Frazer, William Miller
William Miller Frazer (1864-1961) was born in Scone, son of bailie John Frazer of Perth. He was educated at Sharp’s Institute and Perth Academy (where he met his lifelong friend and patron Thomas R Dewar, the whisky magnate). He went to Edinburgh in 1883 to study at the Board of Manufactures School before being admitted three years later to the Royal Scottish Academy Life School. His home remained in Edinburgh until his death, aged 97, in 1961.
In 1890, Frazer travelled extensively on the Continent, studying in Paris and making sketching tours in Norway, Holland, Italy and Algeria. He was a founder member of the Society of Scottish Artists in 1891 – the year that he married - and served as its president in 1908.
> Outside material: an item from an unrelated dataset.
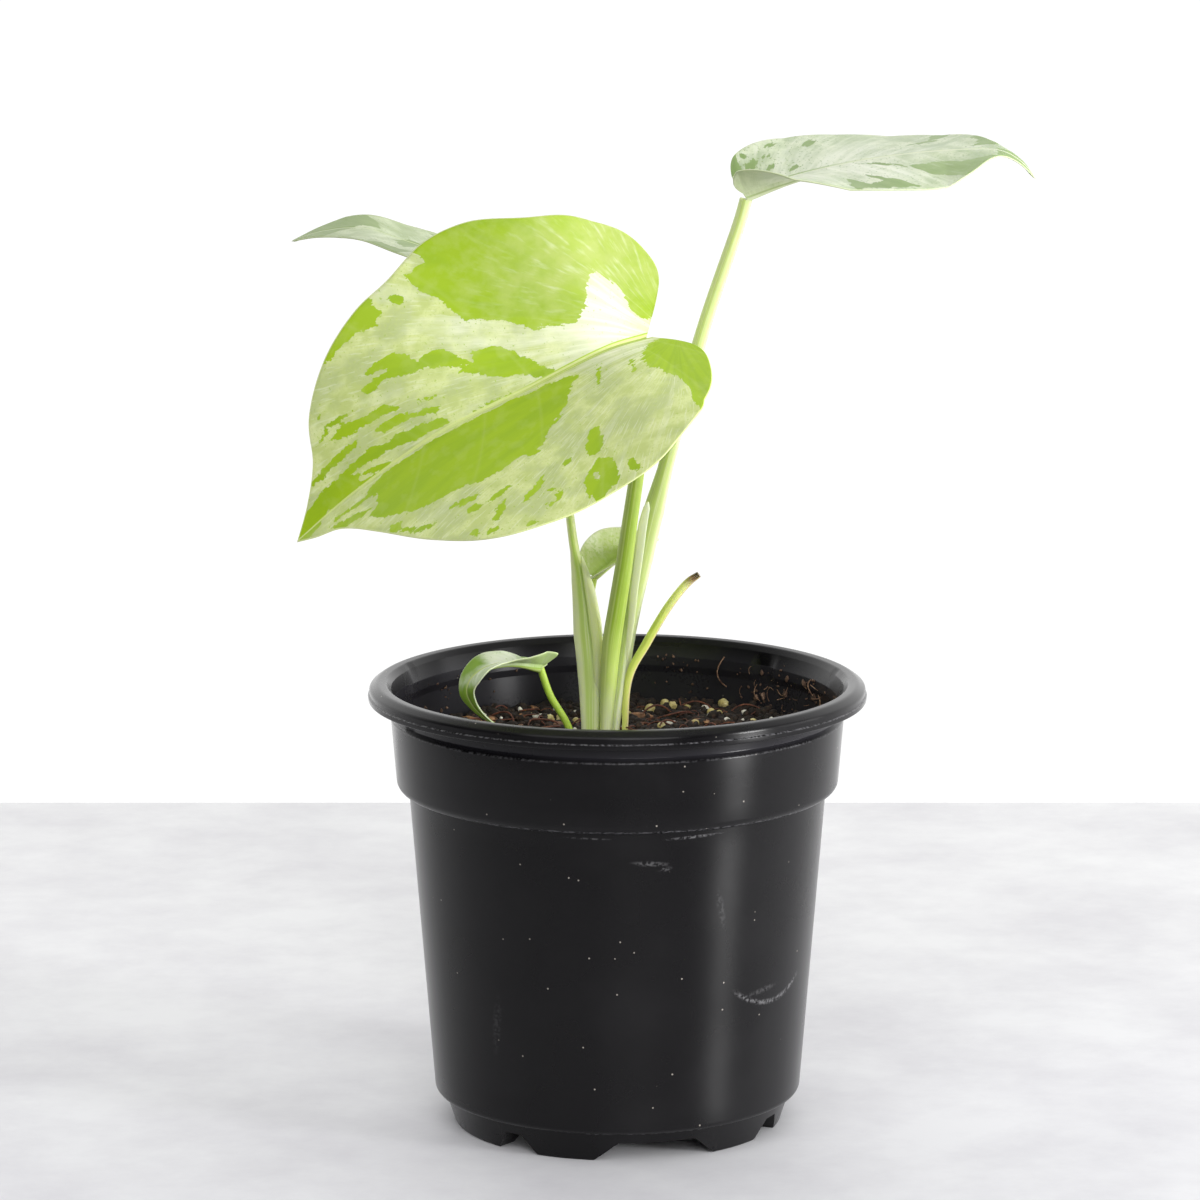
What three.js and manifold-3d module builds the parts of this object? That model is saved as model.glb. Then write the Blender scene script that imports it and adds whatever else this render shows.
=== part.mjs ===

Frazer painted landscapes, occasionally in watercolour but mainly in oil. He tried to capture the atmosphere, nature, time of day and season in his paintings and was particularly drawn to the English Fens, Norfolk Broads, Argyllshire and his native Perthshire. He visited Arran and painted mainly in the north and west coasts. His style is evocative of the French painter Corot.
During a long artistic career he showed more than 125 works at the Glasgow Institute, 182 at the Royal Scottish Academy, 3 at the Royal Academy and others at prestigious galleries and institutions all over the UK. Frazer was unique in that, having shown at the Royal Scottish Academy for the first time in 1884, he went on to see his works hung there for the next 73 consecutive years – a remarkable record that remains unsurpassed.
Frazer was elected an Associate of the Royal Scottish Academy in 1909, becoming a full Academician in 1924.
The first of seven limited edition malt whiskies from Arran Distillery (2016) – the Arran Scottish Painters Collection - labelled in conjunction with the Glasgow School of Art, featured one of Frazer’s paintings of the view down to Lochranza.